Data shown:
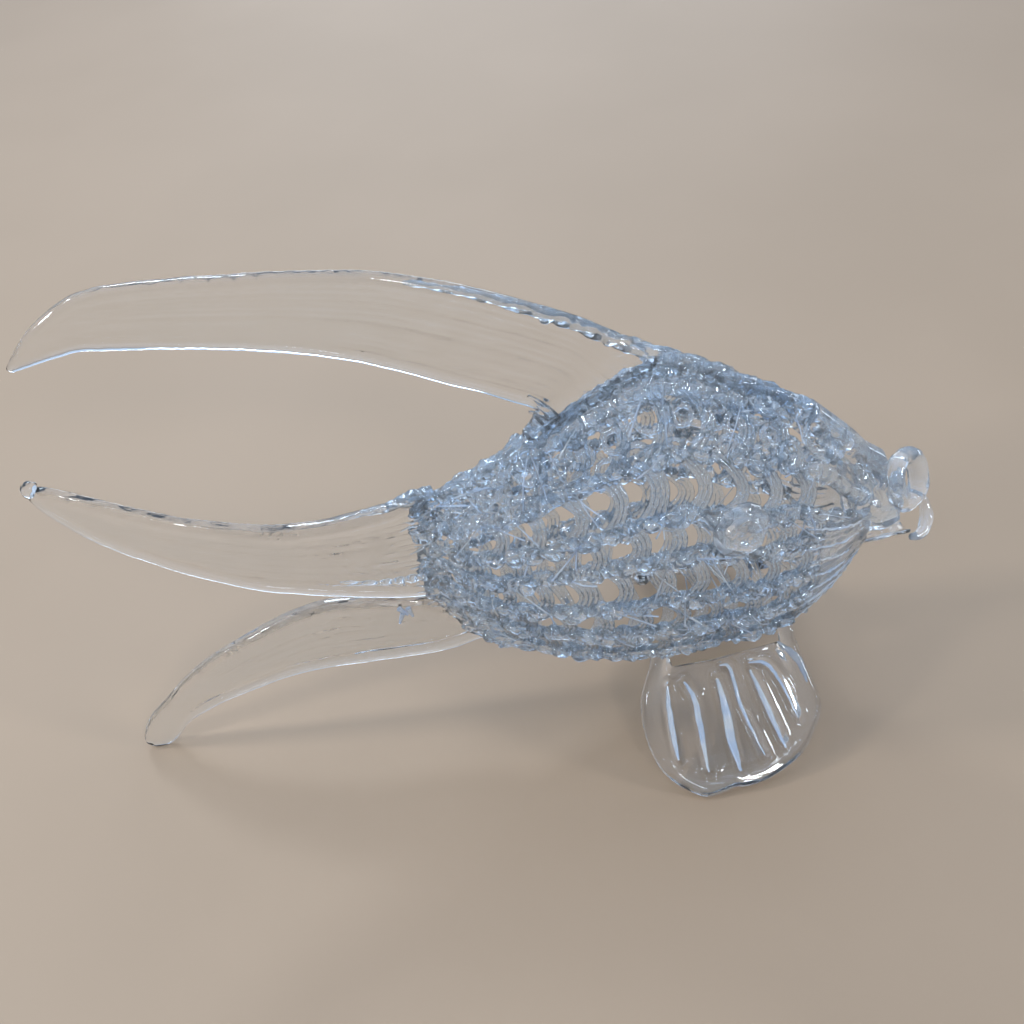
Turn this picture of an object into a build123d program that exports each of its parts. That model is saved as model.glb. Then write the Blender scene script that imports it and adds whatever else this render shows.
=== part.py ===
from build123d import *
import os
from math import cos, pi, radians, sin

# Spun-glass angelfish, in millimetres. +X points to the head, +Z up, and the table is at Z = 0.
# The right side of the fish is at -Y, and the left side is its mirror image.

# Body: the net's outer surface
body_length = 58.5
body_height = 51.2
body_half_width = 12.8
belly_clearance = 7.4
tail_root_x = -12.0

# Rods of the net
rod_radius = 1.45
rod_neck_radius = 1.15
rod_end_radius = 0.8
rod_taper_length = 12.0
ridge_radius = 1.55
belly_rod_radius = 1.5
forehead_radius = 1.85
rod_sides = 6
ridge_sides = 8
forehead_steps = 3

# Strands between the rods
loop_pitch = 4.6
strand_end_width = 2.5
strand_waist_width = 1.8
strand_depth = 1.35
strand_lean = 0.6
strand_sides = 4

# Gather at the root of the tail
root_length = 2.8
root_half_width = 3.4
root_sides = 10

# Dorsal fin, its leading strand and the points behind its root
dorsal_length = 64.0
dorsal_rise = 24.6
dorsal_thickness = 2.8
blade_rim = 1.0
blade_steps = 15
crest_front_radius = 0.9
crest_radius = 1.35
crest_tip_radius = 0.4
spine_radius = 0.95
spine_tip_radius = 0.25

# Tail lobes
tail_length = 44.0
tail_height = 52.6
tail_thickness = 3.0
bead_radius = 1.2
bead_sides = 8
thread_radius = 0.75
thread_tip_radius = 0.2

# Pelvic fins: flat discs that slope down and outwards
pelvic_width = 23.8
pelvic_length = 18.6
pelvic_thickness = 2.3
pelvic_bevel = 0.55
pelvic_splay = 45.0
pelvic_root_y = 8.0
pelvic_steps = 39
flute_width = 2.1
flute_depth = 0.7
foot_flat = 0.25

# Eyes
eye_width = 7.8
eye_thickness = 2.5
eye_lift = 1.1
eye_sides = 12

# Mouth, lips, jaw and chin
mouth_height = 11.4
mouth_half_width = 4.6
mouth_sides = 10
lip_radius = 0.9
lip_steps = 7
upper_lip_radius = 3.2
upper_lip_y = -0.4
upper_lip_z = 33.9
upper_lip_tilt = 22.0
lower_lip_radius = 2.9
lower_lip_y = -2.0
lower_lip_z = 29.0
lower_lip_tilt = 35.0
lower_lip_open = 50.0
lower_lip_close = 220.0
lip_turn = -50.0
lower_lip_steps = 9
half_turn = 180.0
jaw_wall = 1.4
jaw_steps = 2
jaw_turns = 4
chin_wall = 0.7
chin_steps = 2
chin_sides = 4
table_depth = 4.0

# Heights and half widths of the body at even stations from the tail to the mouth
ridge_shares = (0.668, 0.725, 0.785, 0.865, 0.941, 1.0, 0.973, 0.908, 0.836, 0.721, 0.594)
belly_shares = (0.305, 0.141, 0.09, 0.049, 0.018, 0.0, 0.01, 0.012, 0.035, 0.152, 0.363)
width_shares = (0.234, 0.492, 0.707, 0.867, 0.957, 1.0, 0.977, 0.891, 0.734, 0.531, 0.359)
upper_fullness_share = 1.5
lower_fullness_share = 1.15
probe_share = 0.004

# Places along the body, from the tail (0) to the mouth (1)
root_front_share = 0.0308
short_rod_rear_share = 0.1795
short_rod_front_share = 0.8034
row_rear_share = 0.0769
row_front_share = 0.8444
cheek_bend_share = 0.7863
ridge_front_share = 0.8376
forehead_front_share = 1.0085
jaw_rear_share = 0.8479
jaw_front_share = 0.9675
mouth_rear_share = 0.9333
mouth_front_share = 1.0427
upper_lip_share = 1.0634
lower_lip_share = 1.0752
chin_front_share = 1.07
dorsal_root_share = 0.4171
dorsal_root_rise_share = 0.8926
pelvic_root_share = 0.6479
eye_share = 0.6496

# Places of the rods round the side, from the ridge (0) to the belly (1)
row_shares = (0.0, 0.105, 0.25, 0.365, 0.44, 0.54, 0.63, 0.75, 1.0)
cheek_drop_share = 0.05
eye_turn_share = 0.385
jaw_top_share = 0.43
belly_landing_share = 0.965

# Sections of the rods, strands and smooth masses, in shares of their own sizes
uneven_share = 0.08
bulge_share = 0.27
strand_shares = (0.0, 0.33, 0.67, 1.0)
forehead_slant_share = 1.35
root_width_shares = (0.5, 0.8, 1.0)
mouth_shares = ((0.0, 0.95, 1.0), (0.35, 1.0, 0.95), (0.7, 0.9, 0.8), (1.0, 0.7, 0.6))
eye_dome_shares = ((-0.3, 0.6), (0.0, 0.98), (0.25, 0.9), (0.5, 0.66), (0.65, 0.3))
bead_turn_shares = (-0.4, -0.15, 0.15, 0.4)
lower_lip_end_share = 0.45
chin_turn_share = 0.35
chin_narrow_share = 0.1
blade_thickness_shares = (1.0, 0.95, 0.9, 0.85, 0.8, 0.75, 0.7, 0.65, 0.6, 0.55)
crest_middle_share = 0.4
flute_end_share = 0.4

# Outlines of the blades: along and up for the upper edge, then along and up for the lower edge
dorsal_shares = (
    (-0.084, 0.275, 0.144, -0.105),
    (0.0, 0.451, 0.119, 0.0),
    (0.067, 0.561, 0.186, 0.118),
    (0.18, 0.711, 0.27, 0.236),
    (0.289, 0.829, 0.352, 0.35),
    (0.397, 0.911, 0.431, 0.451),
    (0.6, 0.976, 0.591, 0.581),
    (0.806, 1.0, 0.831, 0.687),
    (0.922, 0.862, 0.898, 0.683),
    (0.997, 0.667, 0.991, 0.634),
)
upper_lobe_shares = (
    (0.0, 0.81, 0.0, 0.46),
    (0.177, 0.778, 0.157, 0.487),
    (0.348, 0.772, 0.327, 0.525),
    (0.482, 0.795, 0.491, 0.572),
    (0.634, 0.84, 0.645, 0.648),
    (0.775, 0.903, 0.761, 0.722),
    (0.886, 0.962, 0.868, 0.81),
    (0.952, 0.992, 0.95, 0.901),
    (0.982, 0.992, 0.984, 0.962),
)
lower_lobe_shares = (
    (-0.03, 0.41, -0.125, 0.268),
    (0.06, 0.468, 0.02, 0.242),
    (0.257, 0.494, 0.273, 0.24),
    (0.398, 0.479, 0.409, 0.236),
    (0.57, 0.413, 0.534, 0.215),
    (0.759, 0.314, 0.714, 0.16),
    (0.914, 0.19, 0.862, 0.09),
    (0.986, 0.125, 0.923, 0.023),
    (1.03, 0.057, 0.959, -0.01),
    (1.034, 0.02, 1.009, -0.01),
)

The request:
Identify and copy all lines with the word "that".

Expected answer:
Turn this picture of an object into a build123d program that exports each of its parts. That model is saved as model.glb. Then write the Blender scene script that imports it and adds whatever else this render shows.
# Pelvic fins: flat discs that slope down and outwards